**What the task asks**
Pull every line containing the word "object" from the records.
________________________________________
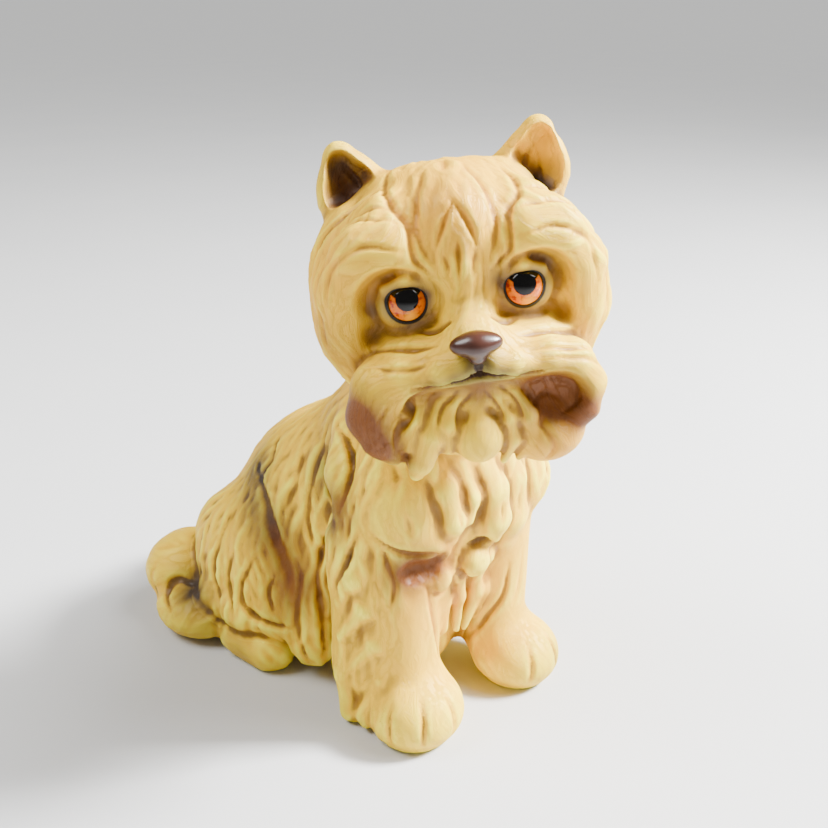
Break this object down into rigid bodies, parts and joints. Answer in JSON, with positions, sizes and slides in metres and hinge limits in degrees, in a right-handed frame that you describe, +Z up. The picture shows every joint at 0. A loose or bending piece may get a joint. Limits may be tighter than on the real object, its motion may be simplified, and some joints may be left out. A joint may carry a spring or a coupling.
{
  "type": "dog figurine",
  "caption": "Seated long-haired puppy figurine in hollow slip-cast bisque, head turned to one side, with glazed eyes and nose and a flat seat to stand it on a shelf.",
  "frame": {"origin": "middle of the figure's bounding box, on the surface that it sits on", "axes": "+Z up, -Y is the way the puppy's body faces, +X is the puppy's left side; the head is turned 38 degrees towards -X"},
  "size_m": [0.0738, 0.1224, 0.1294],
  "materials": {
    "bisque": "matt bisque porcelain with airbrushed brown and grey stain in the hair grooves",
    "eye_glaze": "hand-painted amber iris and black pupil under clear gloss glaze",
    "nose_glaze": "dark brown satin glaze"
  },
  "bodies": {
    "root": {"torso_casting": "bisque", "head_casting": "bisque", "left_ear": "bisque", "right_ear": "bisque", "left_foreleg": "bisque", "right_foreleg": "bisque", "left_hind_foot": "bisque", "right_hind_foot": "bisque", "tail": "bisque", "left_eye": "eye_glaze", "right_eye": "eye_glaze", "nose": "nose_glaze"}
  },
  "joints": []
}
________________________________________
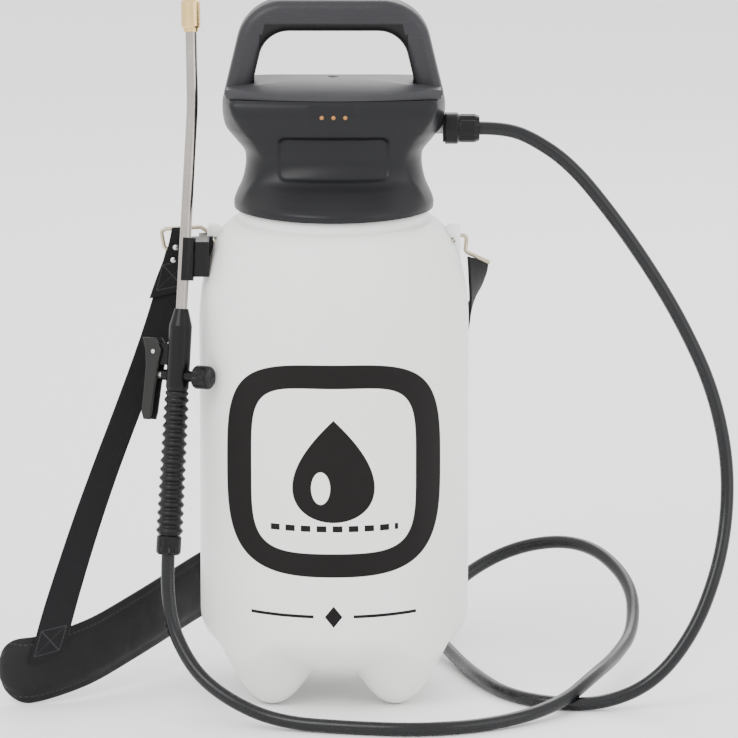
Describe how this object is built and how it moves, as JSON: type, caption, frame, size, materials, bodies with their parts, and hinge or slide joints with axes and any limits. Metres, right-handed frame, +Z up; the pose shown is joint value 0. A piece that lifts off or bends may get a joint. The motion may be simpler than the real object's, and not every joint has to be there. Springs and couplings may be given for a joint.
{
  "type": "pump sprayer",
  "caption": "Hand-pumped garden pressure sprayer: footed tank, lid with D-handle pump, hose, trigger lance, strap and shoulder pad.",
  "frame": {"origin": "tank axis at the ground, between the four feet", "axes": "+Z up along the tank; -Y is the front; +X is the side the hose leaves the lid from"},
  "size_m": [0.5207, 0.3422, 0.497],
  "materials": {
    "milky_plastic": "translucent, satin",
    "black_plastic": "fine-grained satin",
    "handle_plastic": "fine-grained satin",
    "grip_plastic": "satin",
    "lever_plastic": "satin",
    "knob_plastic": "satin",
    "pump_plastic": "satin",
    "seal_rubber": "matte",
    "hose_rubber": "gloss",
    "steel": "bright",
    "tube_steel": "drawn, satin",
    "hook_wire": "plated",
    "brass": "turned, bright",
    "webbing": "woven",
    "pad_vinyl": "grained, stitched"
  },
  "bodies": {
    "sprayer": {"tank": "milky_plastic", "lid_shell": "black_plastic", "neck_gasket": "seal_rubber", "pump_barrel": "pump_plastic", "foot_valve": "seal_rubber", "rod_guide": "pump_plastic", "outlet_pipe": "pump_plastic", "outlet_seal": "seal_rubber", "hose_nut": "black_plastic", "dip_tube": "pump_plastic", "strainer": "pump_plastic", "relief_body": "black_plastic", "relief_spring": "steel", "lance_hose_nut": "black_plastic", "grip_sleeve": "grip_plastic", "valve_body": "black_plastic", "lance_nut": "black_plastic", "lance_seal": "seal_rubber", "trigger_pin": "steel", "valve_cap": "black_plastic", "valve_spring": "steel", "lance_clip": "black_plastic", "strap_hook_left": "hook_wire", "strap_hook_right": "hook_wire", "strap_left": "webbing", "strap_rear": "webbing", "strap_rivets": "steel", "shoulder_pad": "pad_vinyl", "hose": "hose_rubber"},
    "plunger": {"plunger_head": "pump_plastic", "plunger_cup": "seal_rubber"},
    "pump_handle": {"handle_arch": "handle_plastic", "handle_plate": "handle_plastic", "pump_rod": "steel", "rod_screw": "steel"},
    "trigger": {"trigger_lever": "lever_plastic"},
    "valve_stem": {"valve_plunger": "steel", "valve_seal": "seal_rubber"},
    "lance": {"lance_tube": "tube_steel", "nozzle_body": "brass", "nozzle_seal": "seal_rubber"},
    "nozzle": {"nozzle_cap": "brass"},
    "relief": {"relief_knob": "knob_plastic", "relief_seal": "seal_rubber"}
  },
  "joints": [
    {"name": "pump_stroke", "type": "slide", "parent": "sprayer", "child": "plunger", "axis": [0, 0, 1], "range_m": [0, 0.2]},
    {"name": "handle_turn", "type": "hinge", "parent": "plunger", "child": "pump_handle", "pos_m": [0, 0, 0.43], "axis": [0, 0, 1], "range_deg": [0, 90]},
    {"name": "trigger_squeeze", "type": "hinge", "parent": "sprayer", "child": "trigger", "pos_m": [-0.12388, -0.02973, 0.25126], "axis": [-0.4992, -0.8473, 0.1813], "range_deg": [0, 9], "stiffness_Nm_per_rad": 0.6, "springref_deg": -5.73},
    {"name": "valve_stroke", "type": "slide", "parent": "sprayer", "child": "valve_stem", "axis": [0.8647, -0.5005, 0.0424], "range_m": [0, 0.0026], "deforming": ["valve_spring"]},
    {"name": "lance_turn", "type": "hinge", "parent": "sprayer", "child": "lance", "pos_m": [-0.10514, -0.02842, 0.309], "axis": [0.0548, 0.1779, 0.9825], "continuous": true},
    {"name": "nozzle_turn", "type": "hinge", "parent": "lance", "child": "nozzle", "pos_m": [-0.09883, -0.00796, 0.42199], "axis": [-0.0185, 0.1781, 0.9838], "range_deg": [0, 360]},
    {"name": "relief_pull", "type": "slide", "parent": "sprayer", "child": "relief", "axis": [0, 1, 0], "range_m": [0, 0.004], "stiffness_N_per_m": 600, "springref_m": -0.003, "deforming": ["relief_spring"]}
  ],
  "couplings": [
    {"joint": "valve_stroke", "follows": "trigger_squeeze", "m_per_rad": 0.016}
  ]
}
________________________________________
**Written reply**
Break this object down into rigid bodies, parts and joints. Answer in JSON, with positions, sizes and slides in metres and hinge limits in degrees, in a right-handed frame that you describe, +Z up. The picture shows every joint at 0. A loose or bending piece may get a joint. Limits may be tighter than on the real object, its motion may be simplified, and some joints may be left out. A joint may carry a spring or a coupling.
Describe how this object is built and how it moves, as JSON: type, caption, frame, size, materials, bodies with their parts, and hinge or slide joints with axes and any limits. Metres, right-handed frame, +Z up; the pose shown is joint value 0. A piece that lifts off or bends may get a joint. The motion may be simpler than the real object's, and not every joint has to be there. Springs and couplings may be given for a joint.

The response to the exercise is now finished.